Ad buyers decry the absence of addressability in OTT inventory, which they claim lacks the targeting and measurement capabilities to which digital buyers are accustomed.
But an integration between Videology’s cross-screen video platform and Tru Optik’s CTV device graph, revealed Wednesday, aims to bring more addressability to OTT advertisers – at scale.
Previously, Videology would target OTT audiences using workarounds, like indexing ZIP codes against any available data set because of the lack of addressable data.
And while there is addressability at scale in OTT, it’s mostly been on an individual app or device-level basis. Roku and Hulu both bake anonymized subscriber data into the ad serve to improve targeting and measurability.
But there is inventory beyond Roku and Hulu, as many content providers and publishers host apps across other devices like Amazon Fire TV, Xbox, Sony PlayStation, Chromecast and Apple TV.
And as more OTT inventory is sold programmatically, and eventually makes its way into exchange environments, the need to maintain a good user experience in OTT has grown among brand clients, said Andre Swanston, CEO of Tru Optik.
Videology and Tru Optik hope to get more devices and apps into providing more targetable, measurable inventory by doing something that might seem counterintuitive: making it easier for consumers to opt out of interest-based ads or behavioral targeting altogether.
“We’re supporting the ability to do OTT targeting at the household level cross-device and cross-channel,” said Aleck Schleider, SVP of data and client strategy for Videology, “but [only in a way where we’re] managing opt-outs across all channels we’re targeting.”
The two ad tech vendors are betting that in so doing, OTT stakeholders will be less fearful of potential privacy concerns as more data is appended to IP-based targeting. (Smart-TV manufacturer Vizio became the poster child for the industry’s need for a sound connected-TV opt-out policy.)
And it will create a better user experience, as the ability to target down to the IP level (and to know when a user has opted out) could help address challenges around frequency management and cross-device measurement, said Francois Lee, EVP and investment director at MDC Partners’ media agency, Assembly.

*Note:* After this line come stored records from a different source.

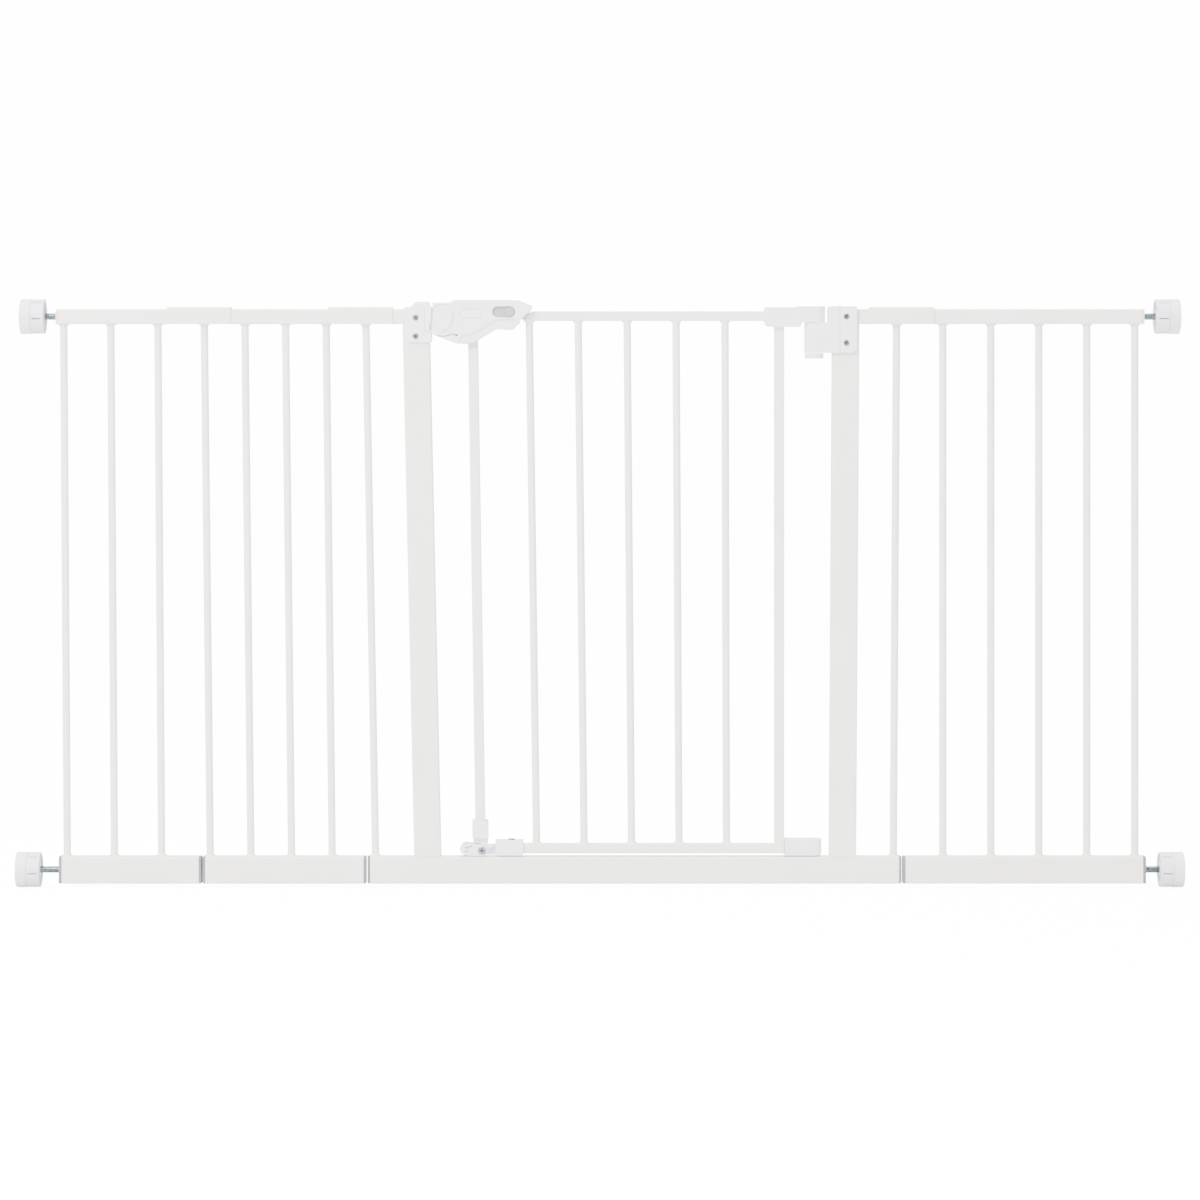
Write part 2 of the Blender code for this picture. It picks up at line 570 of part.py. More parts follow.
def upper_hinge(low, high):
    """Make the arm on the gate, the bracket on the post, the pin, its spring and the barrel's cap."""
    pin_top = ARM_HIGH_Z - 0.004
    pin_base = BARREL_TOP_Z - 0.030
    arm_half = ARM_R - 0.0004
    outline = rounded_end(ARM_STEP_X - 0.006, arm_half, HINGE_AXIS_X, ARM_R)
    arm = piece("hinge_arm", floor_plate(outline, BARREL_TOP_Z + GAP, ARM_HIGH_Z + 0.0012),
                "white_plastic")
    fuse(arm, box(ARM_LEFT, ARM_STEP_X, -ARM_HALF, ARM_HALF, ARM_LOW_Z, ARM_HIGH_Z))
    cut(arm,
        box(ARM_LEFT - REACH, GATE_STILE_LEFT, -GATE_HALF - GAP, GATE_HALF + GAP, low - GAP, high + GAP),
        box(GATE_STILE_LEFT - GAP, HINGE_STILE_X + STILE_HALF + GAP, -GATE_HALF - GAP, GATE_HALF + GAP,
            ARM_LOW_Z - REACH, high + GAP),
        rod(HINGE_PIN_R + GAP, (HINGE_AXIS_X, 0, BARREL_TOP_Z - REACH), (HINGE_AXIS_X, 0, pin_top + GAP)))
    piece("hinge_pin", rod(HINGE_PIN_R, (HINGE_AXIS_X, 0, pin_base), (HINGE_AXIS_X, 0, pin_top)),
          "zinc_steel")

    left, right = BRACKET_LEFT, HINGE_POST_TOP_X + 0.0144
    bottom = TOP_Z - BRACKET_DROP
    bracket = piece("hinge_bracket", box(left, right, -BRACKET_HALF, BRACKET_HALF, bottom, TOP_Z + 0.0038),
                    "white_plastic")
    fuse(bracket, rod(BARREL_R, (HINGE_AXIS_X, 0, bottom), (HINGE_AXIS_X, 0, BARREL_TOP_Z), 32),
         box(HINGE_AXIS_X, left + REACH, -BARREL_R, BARREL_R, bottom, BARREL_TOP_Z))
    cut(bracket, post_solid(HINGE_POST_X, HINGE_POST_LEAN, GAP),
        box(HINGE_POST_TOP_X, right + REACH, -HALF - GAP, HALF + GAP, bottom - REACH, TOP_Z + GAP),
        rod(HINGE_PIN_R + SLIDE, (HINGE_AXIS_X, 0, bottom - REACH), (HINGE_AXIS_X, 0, TOP_Z)),
        rod(BARREL_R - BARREL_WALL, (HINGE_AXIS_X, 0, bottom - REACH),
            (HINGE_AXIS_X, 0, BARREL_TOP_Z - 0.008)))
    spring(bottom + 0.0065, BARREL_TOP_Z - 0.010)
    cap = piece("hinge_barrel_cap", rod(BARREL_R - 0.0002, (HINGE_AXIS_X, 0, bottom - 0.0076),
                                        (HINGE_AXIS_X, 0, bottom - GAP), 32), "white_plastic")
    fuse(cap, rod(BARREL_R - BARREL_WALL - GAP, (HINGE_AXIS_X, 0, bottom - 0.004),
                  (HINGE_AXIS_X, 0, bottom + 0.005)))


SPRING_TURNS = 6
SPRING_WIRE_R = 0.0009
SPRING_R = 0.0068


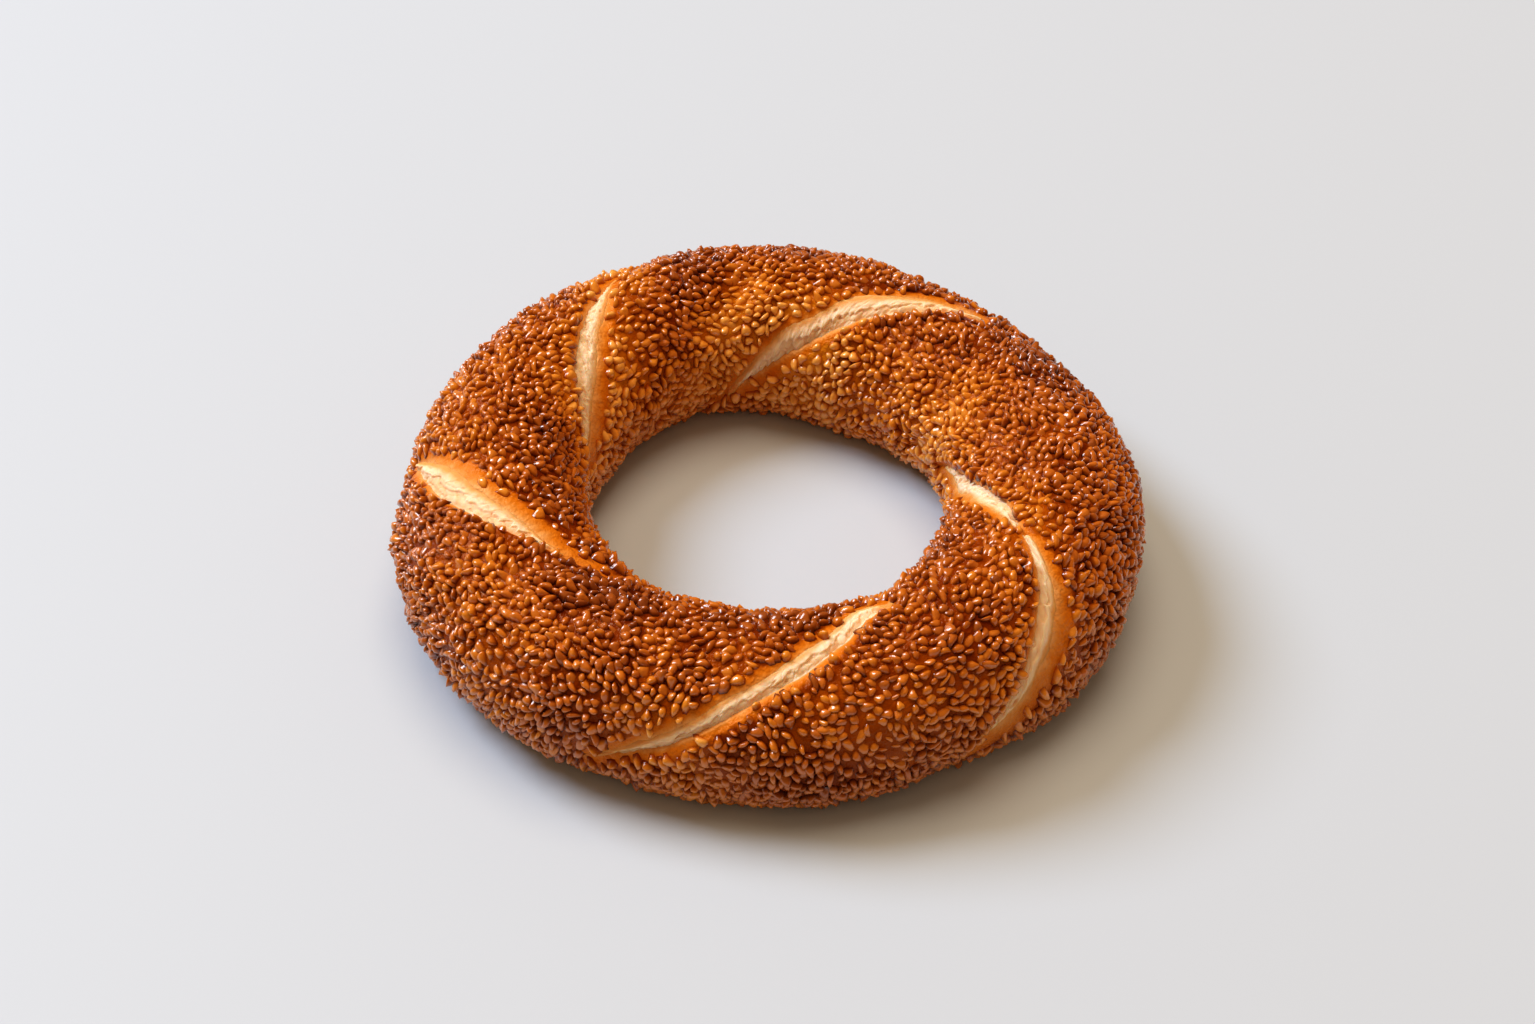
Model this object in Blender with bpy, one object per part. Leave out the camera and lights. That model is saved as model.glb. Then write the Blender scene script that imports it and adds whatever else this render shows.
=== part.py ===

“Whether it’s sequential storytelling or a custom ad made for that one device, there’s a lot of potential for where this can go,” Lee said.
In the end, media budgets won’t migrate to OTT en masse without better measurement and targeting.
Network A+E, which uses Videology’s video platform as a demand source and has private exchanges with its mobile, OTT and VOD inventory, constantly fields questions from ad buyers about whether it can pass certain bid attributes about the user, household or content that’s being ingested.
“It was a frustration for us because we knew we had extremely valuable inventory being watched on a big screen, on demand, by a consumer [who’s] engaged,” said Jason DeMarco, VP of programmatic and audience solutions for A+E Networks. “But the lack of targetability prevented us from extracting the true value of that inventory.”
Moreover, because OTT lacks standards and comprehensive measurement, there was virtually no way of knowing whether an ad was served to the same household numerous times when fulfilling an ad request.
“We do everything we can to restrict frequency, but what complicates this is all of the fragmentation in current tech stacks, as well as [the lack of standardized] ad serving in OTT,” DeMarco added. “Unfortunately, the industry is not controlling for frequency the way it should, and that came at the expense of the user.”
Since Videology can now match OTT impressions to an IP-based device graph built for OTT, Tru Optik’s Swanston claims it will help create more consistency across publishers around measuring the number of household devices exposed to an ad – and at what frequency.